Let’s focus on compressing just one matrix $A \in \mathbb{R}^{m\times n}$ . As stated above, applying the SVD decomposition gives us: $A = U \Sigma V^\top = \begin{pmatrix} \vertbar & & \vertbar \\ u_1 & \cdots & u_n\\ \vertbar & & \vertbar \\ \end{pmatrix} \begin{pmatrix} \sigma_1 & 0 & \cdots & 0 & 0 & \cdots & 0 \\ 0 & \sigma_2 & \cdots & 0 & 0 & \cdots & 0 \\ \vdots & \vdots & \ddots & \vdots & \vdots & \cdots & \vdots \\ 0 & 0 & \cdots & \sigma_r & 0 & \cdots & 0 \\ 0 & 0 & \cdots & 0 & 0 &\cdots & 0 \\ \vdots & \vdots & \vdots & \vdots & \vdots & \ddots & \vdots \\ 0 & 0 & \cdots & 0 & 0 & \cdots & 0 \\ \end{pmatrix} \begin{pmatrix} \horzbar & v_1^\top & \horzbar \\ & \vdots & \\ \horzbar & v_n^\top & \horzbar \\ \end{pmatrix}$

We can re-write this decomposition in a slightly different way: $\begin{aligned} A &= \sigma_1 \begin{pmatrix} \vertbar \\ u_1 \\ \vertbar\\ \end{pmatrix} \begin{pmatrix} \horzbar & v_1^\top & \horzbar \\ \end{pmatrix} + \cdots + \sigma_r \begin{pmatrix} \vertbar \\ u_r \\ \vertbar\\ \end{pmatrix} \begin{pmatrix} \horzbar & v_r^\top & \horzbar \\ \end{pmatrix} \\ &= \sum_{i=1}^r{ \sigma_i \begin{pmatrix} \vertbar \\ u_i \\ \vertbar\\ \end{pmatrix} \begin{pmatrix} \horzbar & v_i^\top & \horzbar \\ \end{pmatrix} } \end{aligned}$

With this notation, we can think of SVD from a slightly different perspective — SVD allows us to take an arbitrary matrix and write it down as a sum of rank-1 matrices.

If we take a random matrix $A$ , it is very unlikely that it will not be full-rank.

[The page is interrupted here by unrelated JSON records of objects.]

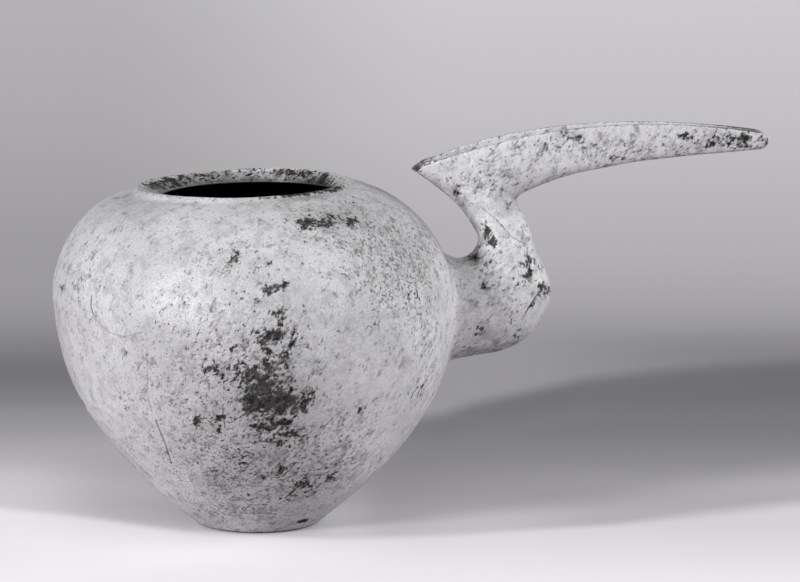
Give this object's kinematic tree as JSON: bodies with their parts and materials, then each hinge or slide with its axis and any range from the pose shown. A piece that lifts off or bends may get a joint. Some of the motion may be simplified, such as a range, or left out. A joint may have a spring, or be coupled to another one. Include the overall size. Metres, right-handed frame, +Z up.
{
  "type": "spouted pitcher",
  "caption": "Hand-built clay pitcher: full body on a small flat foot, wide neckless mouth, and a throat from its side that turns up into a long open beak with a pointed prow.",
  "frame": {"origin": "centre of the foot's flat underside", "axes": "+Z up, +X the way the beak points and pours, so the pitcher is mirrored by the XZ plane"},
  "size_m": [0.3423, 0.192, 0.1905],
  "materials": {
    "clay": "matt low-fired clay, pale and slightly burnished, with dark stains and wear"
  },
  "bodies": {
    "root": {"pitcher": "clay"}
  },
  "joints": []
}
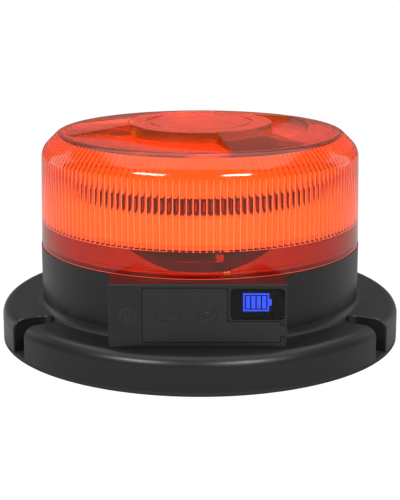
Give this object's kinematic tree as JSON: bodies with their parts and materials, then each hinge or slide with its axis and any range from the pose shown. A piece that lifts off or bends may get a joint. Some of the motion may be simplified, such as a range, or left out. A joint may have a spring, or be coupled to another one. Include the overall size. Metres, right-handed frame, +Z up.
{
  "type": "led safety beacon",
  "caption": "Low round rechargeable warning light: tinted fluted lens on a black drum with a slotted flange, magnets below, and a front panel with button, port flap and charge gauge.",
  "frame": {"origin": "centre of the underside of the rubber pad, on the surface the beacon stands on", "axes": "+Z up along the axis of the drum and the lens; the front panel faces -Y; +X to the right seen from the front"},
  "size_m": [0.16, 0.16, 0.0859],
  "materials": {
    "black_plastic": "satin moulded ABS, finely grained",
    "black_rubber": "matte rubber",
    "flap_rubber": "smooth soft rubber",
    "button_rubber": "smooth soft rubber",
    "grey_silicone": "smooth silicone",
    "zinc_steel": "zinc plated",
    "pot_steel": "nickel plated",
    "magnet_ceramic": "dull ground ceramic",
    "cell_wrap": "shrink wrap",
    "nickel_strip": "rolled",
    "grey_foam": "open cell foam",
    "wire_cover": "extruded",
    "green_board": "solder mask",
    "dark_board": "dark solder mask",
    "component_black": "moulded",
    "led_chip": "clear dome over phosphor",
    "reflector_white": "bright white",
    "heat_sink": "turned",
    "blue_light": "lit diffuser",
    "smoked_window": "smoked clear plastic",
    "amber_lens": "clear tinted polycarbonate, polished outside, fluted inside"
  },
  "bodies": {
    "base": {"rubber_base_pad": "black_rubber", "bottom_cover": "black_plastic", "bottom_gasket": "grey_silicone", "bottom_cover_screws": "zinc_steel", "magnet_cups": "pot_steel", "magnet_discs": "magnet_ceramic", "magnet_screws": "zinc_steel", "magnet_nuts": "zinc_steel", "base_housing": "black_plastic", "lens_seal": "grey_silicone", "battery_cells": "cell_wrap", "battery_tray": "black_plastic", "battery_tabs": "nickel_strip", "battery_foam": "grey_foam", "battery_leads": "wire_cover", "light_leads": "wire_cover", "control_board": "green_board", "board_screws": "zinc_steel", "board_components": "component_black", "usb_c_shell": "zinc_steel", "usb_c_tongue": "component_black", "dc_jack_body": "component_black", "dc_jack_pin": "zinc_steel", "tact_switch": "component_black", "gauge_module": "component_black", "gauge_sign": "blue_light", "gauge_window": "smoked_window", "port_flap_tail": "flap_rubber", "led_pedestal": "heat_sink", "pedestal_screws": "zinc_steel", "led_ring_board": "dark_board", "led_chips": "led_chip", "lower_reflector": "reflector_white", "upper_reflector": "reflector_white", "reflector_screws": "zinc_steel", "cable_grommet": "grey_silicone"},
    "lens": {"lens_dome": "amber_lens"},
    "button": {"power_button": "button_rubber"},
    "plunger": {"tact_plunger": "component_black"},
    "flap": {"port_flap": "flap_rubber"}
  },
  "joints": [
    {"name": "lens_twist", "type": "hinge", "parent": "base", "child": "lens", "pos_m": [0, 0, 0.0378], "axis": [0, 0, 1], "range_deg": [0, 5.6]},
    {"name": "button_press", "type": "slide", "parent": "base", "child": "button", "axis": [0, 1, 0], "range_m": [0, 0.0005], "stiffness_N_per_m": 480},
    {"name": "plunger_press", "type": "slide", "parent": "base", "child": "plunger", "axis": [0, 1, 0], "range_m": [0, 0.0005]},
    {"name": "flap_swing", "type": "hinge", "parent": "base", "child": "flap", "pos_m": [0.0097, -0.0687, 0.0264], "axis": [0, 0, 1], "range_deg": [0, 110]}
  ],
  "couplings": [
    {"joint": "plunger_press", "follows": "button_press", "ratio": 1}
  ]
}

So for a random image of width $w$ and height $h$ , the matrix will almost certainly have rank $\min\{w,h\}$ . We can approximate $A$ with the first $k < r$ summands: $A \approx A' := \sum_{i=1}^k{ \sigma_i \begin{pmatrix} \vertbar \\ u_i \\ \vertbar\\ \end{pmatrix} \begin{pmatrix} \horzbar & v_i^\top & \horzbar \\ \end{pmatrix} }$

This approximation is good, because $\sigma_1 > \dots > \sigma_r > 0$ — first singular values contribute more than the following. By the way, the Eckhart-Young theorem states that such an approximation is indeed the best possible one, so, restricted to the model in which we approximate a matrix with a sum of rank-1 matrices, we get the best possible compression algorithm.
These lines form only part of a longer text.